Output the material beneath exactly, leaving nothing out.

+++++

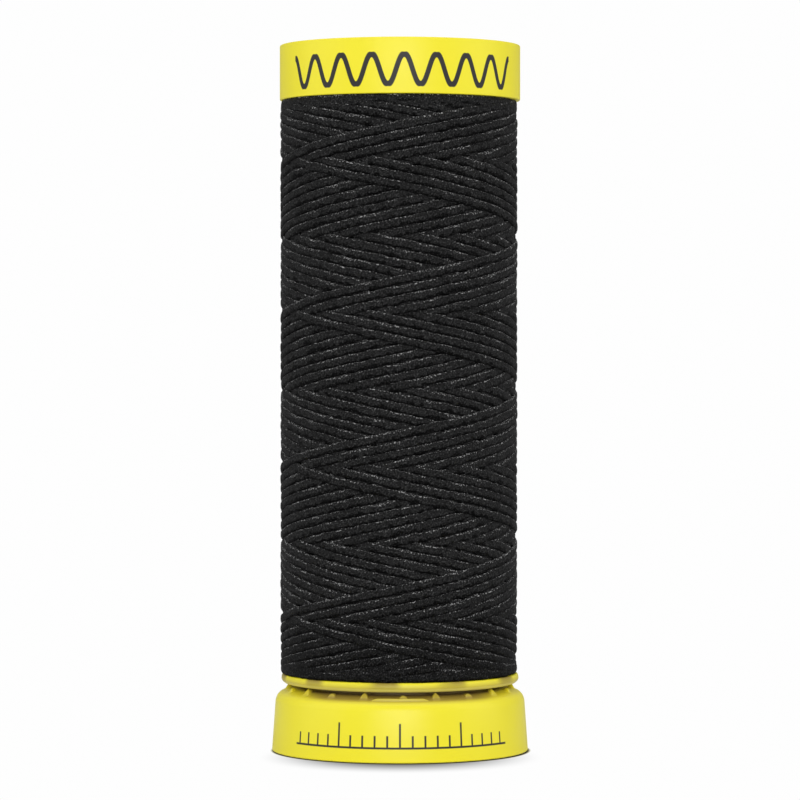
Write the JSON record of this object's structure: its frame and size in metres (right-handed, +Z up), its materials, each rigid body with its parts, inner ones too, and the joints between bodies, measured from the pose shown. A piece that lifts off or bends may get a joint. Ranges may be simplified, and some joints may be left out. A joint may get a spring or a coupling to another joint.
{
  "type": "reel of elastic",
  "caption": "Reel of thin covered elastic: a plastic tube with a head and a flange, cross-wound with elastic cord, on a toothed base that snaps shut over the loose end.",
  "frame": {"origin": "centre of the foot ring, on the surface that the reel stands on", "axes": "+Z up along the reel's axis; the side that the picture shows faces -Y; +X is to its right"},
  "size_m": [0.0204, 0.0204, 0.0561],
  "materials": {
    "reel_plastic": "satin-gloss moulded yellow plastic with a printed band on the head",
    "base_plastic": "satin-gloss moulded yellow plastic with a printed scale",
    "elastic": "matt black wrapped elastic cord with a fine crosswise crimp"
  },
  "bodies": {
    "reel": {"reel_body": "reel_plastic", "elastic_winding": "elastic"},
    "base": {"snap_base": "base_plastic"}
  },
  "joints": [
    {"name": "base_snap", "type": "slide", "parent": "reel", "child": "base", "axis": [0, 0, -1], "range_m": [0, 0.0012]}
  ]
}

+++++

### The answer
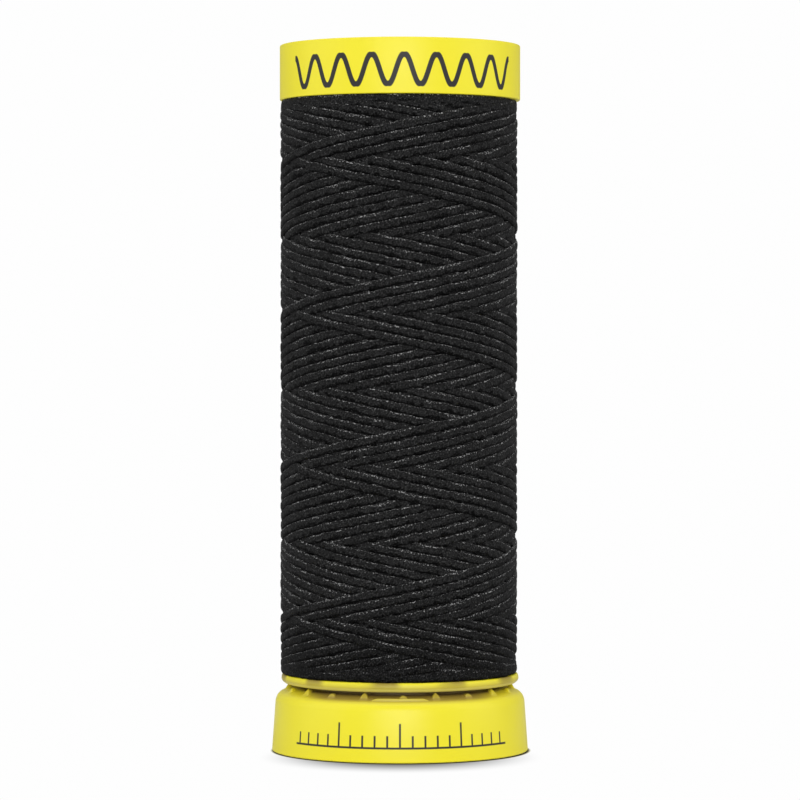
Write the JSON record of this object's structure: its frame and size in metres (right-handed, +Z up), its materials, each rigid body with its parts, inner ones too, and the joints between bodies, measured from the pose shown. A piece that lifts off or bends may get a joint. Ranges may be simplified, and some joints may be left out. A joint may get a spring or a coupling to another joint.
{
  "type": "reel of elastic",
  "caption": "Reel of thin covered elastic: a plastic tube with a head and a flange, cross-wound with elastic cord, on a toothed base that snaps shut over the loose end.",
  "frame": {"origin": "centre of the foot ring, on the surface that the reel stands on", "axes": "+Z up along the reel's axis; the side that the picture shows faces -Y; +X is to its right"},
  "size_m": [0.0204, 0.0204, 0.0561],
  "materials": {
    "reel_plastic": "satin-gloss moulded yellow plastic with a printed band on the head",
    "base_plastic": "satin-gloss moulded yellow plastic with a printed scale",
    "elastic": "matt black wrapped elastic cord with a fine crosswise crimp"
  },
  "bodies": {
    "reel": {"reel_body": "reel_plastic", "elastic_winding": "elastic"},
    "base": {"snap_base": "base_plastic"}
  },
  "joints": [
    {"name": "base_snap", "type": "slide", "parent": "reel", "child": "base", "axis": [0, 0, -1], "range_m": [0, 0.0012]}
  ]
}